§ Task requirements
Quote every line as given.

--------------------------------

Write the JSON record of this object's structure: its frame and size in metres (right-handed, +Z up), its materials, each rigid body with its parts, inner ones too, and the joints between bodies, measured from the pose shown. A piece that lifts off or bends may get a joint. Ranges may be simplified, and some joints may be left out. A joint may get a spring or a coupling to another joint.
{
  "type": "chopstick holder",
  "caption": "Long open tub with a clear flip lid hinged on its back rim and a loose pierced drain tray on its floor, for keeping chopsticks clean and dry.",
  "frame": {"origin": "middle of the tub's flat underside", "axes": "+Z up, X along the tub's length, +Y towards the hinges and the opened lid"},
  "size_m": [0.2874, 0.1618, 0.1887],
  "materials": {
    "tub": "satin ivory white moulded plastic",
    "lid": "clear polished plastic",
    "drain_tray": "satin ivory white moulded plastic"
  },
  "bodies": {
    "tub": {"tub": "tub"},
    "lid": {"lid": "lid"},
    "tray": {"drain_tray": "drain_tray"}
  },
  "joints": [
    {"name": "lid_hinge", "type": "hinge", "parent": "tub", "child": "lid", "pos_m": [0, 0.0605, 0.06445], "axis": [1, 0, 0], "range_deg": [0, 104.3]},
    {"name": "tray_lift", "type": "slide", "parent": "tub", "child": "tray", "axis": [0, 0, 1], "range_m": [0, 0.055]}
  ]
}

--------------------------------

§ The answer
Write the JSON record of this object's structure: its frame and size in metres (right-handed, +Z up), its materials, each rigid body with its parts, inner ones too, and the joints between bodies, measured from the pose shown. A piece that lifts off or bends may get a joint. Ranges may be simplified, and some joints may be left out. A joint may get a spring or a coupling to another joint.
{
  "type": "chopstick holder",
  "caption": "Long open tub with a clear flip lid hinged on its back rim and a loose pierced drain tray on its floor, for keeping chopsticks clean and dry.",
  "frame": {"origin": "middle of the tub's flat underside", "axes": "+Z up, X along the tub's length, +Y towards the hinges and the opened lid"},
  "size_m": [0.2874, 0.1618, 0.1887],
  "materials": {
    "tub": "satin ivory white moulded plastic",
    "lid": "clear polished plastic",
    "drain_tray": "satin ivory white moulded plastic"
  },
  "bodies": {
    "tub": {"tub": "tub"},
    "lid": {"lid": "lid"},
    "tray": {"drain_tray": "drain_tray"}
  },
  "joints": [
    {"name": "lid_hinge", "type": "hinge", "parent": "tub", "child": "lid", "pos_m": [0, 0.0605, 0.06445], "axis": [1, 0, 0], "range_deg": [0, 104.3]},
    {"name": "tray_lift", "type": "slide", "parent": "tub", "child": "tray", "axis": [0, 0, 1], "range_m": [0, 0.055]}
  ]
}